Nigeria can attract and retain foreign investors in so many ways. There has to be a concerted effort to come to terms that government is not just job for the boys. That in critical area, only the best professionals in the world are given charge and that they are not accountable to some politicians manipulating things because everything is not about politics. Get the right people in the area of doing business, empower them, things will turn around immediately. You are all witnesses to the embarrassment of the poorest airports report. Nigeria’s three airports flagship airports, Lagos Port-Harcourt and Abuja were among the worst 10 airports in Africa not in the world. Who is going to do a business in a country where the airport is obsolete, where Custom officials begin with a view that you are a target for extortion? Government can change the customs attitude by putting cameras at the airport with a stern warning to all of them that anybody found wanting is out of the service. They are supposed to be Nigeria’s first contact with foreigners and its public relation officer.
Now with the impunity being perpetrated by the regulatory agencies, don’t you think they are sending wrong signals to potential investors?
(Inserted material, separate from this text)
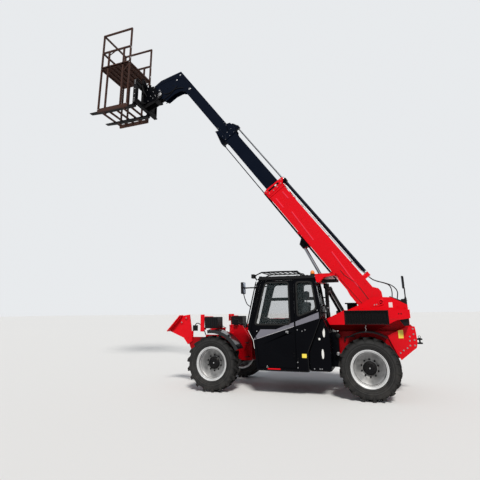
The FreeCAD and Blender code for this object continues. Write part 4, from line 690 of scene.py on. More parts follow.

Because there is that poor understanding of the meaning of regulation, anybody who is doing a risk analysis of the market will know that one of the risk that is very high in developing economies, especially fragile states and Nigeria is a fragile state, is the risk of regulation. If regulators act like Cowboys, we have seen with the CBN and we are seeing it here with the CPC, the way that politicians and civil servants see authority is that it makes you a bully. The uniform is something to be feared in Nigeria. There is a poor understanding a regulation here. Let me ask you, how are we going to create the economic expansion we crave for that will absorb millions of young people being turned out every day? I am afraid if we continue to run our economy the way we are and continue to provide millions of unemployed young people, we may end up on the road to Somalia where warlords and militias rule the day.